I can think of no better place for it:
a spot to sit, to watch the world go by,
to rest the legs after a walk and set the mind to wandering.
If you find yourself there one day, take a moment.
Ask yourself a better question.
He would like that.
It is tempting, at a memorial, to cast the life we loved in bronze.
Mick would resist that.
He mistrusted grandiosity.
He believed in accuracy, in fair dealing with the truth.
So let me say simply:
He was principled without being proud,
thoughtful without being remote,
humorous without being cutting,
and brave without asking for credit.
He worked hard, he loved well, and he left the place he stood a little better ordered than he found it.
We will mourn him.
We should.
Grief is the proof of our bonds.
But we will also give thanks.
For the walks that ended with windburned cheeks and a story about a cairn on a ridge.

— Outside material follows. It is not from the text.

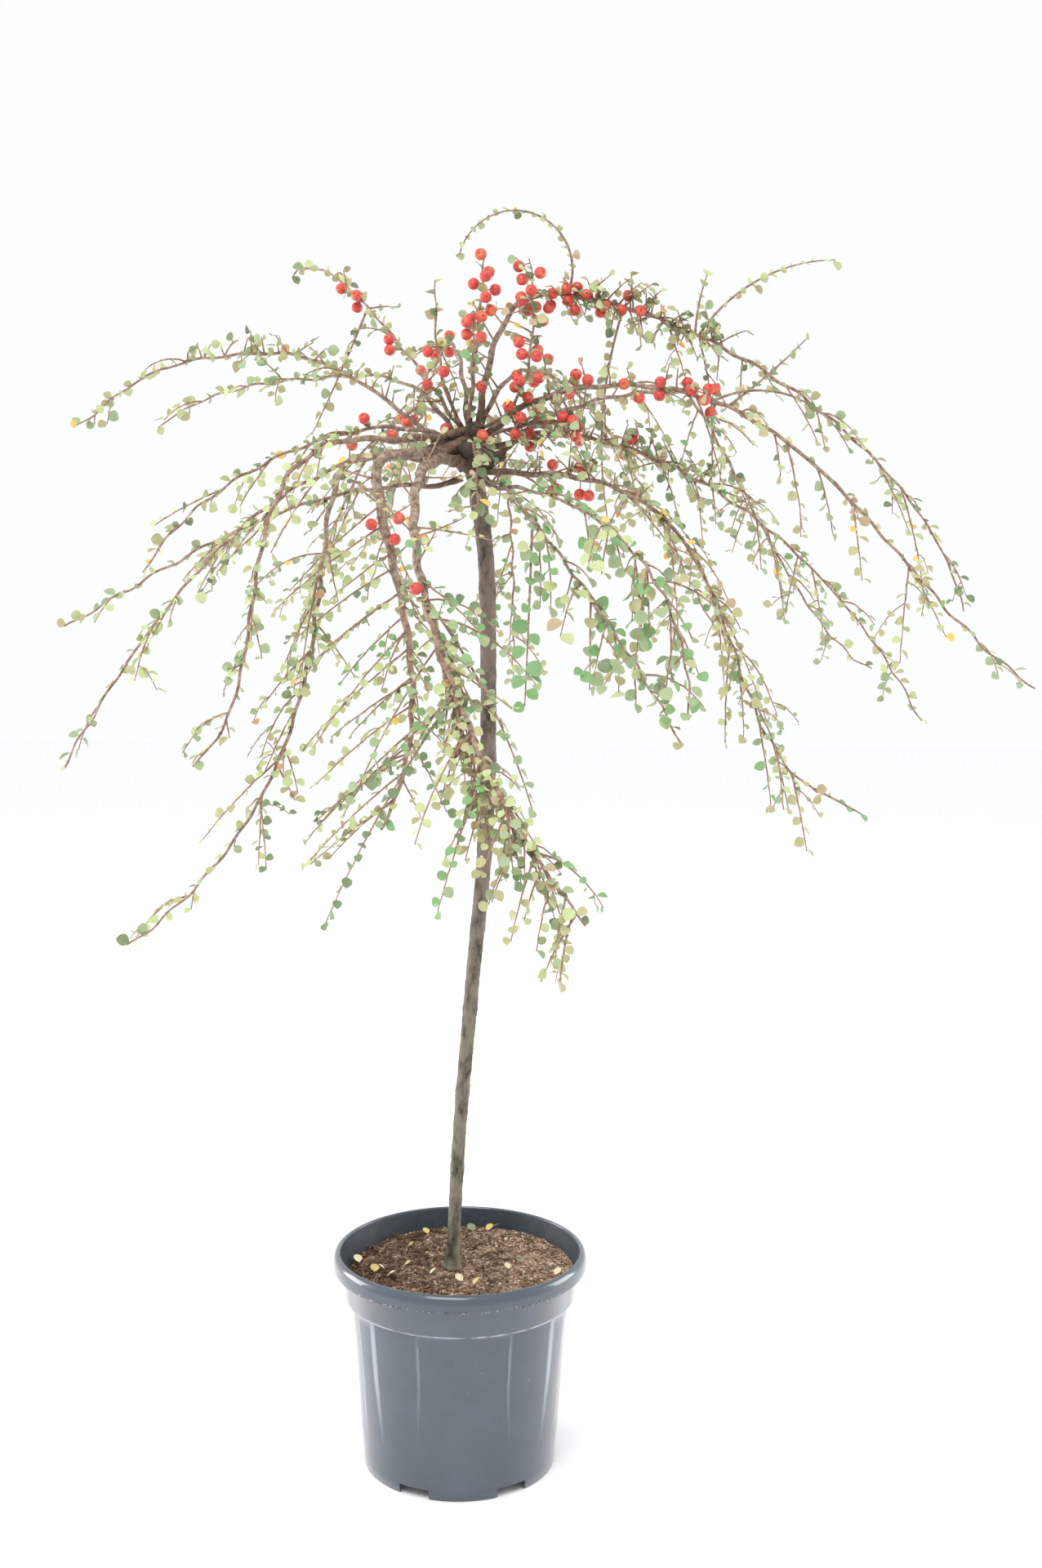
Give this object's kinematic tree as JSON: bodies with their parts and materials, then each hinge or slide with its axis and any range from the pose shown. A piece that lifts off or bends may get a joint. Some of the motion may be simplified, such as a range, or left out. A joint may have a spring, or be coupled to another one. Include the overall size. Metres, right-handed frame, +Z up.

For the Yeats lines shared across a table and followed by a wry smile.
For the afternoons when a crossword taught us that patience finds patterns.
For the evenings when a quiet pint held a friendship in place.
For the mornings when a school opened its doors and a young teacher found, in his office, not criticism but a plan.
I return, finally, to that kitchen memory.
A pencil tapping the margin.
A pause.
Then the gentlest nudge:
Is there a better way to say it?
That was his gift to us, in words and in life:
a better way to say it, a better way to do it, a better way to be in the world.
So let us honour him as he would wish.
By holding to our integrity when it costs something.
By widening the circle of education and opportunity.
By greeting one another with respect, even when we disagree.
By serving our communities in the ordinary, unphotographed ways.
By minding our language—our Gaeilge included—and carrying our local stories as living things.
And let us remember him not only at moments like this,
but on the slope of Slieve League when the wind lifts and the path steadies,
in the hush before a Mass when old friendships nod across a pew,
in the turning of a page,
in the asking of a better question.
Michael Gallagher—Mick—husband to Kathleen, father to Niall and Orla, Grandad to five,
teacher, principal, keeper of local memory, walker of hills, reader of poems,
man of integrity and humane good sense—
we give thanks for your life, and we will carry it forward.
Go gently, Grandad.
We will mind each other.
We will mind the place.
And we will meet you, often, in the good work still to be done.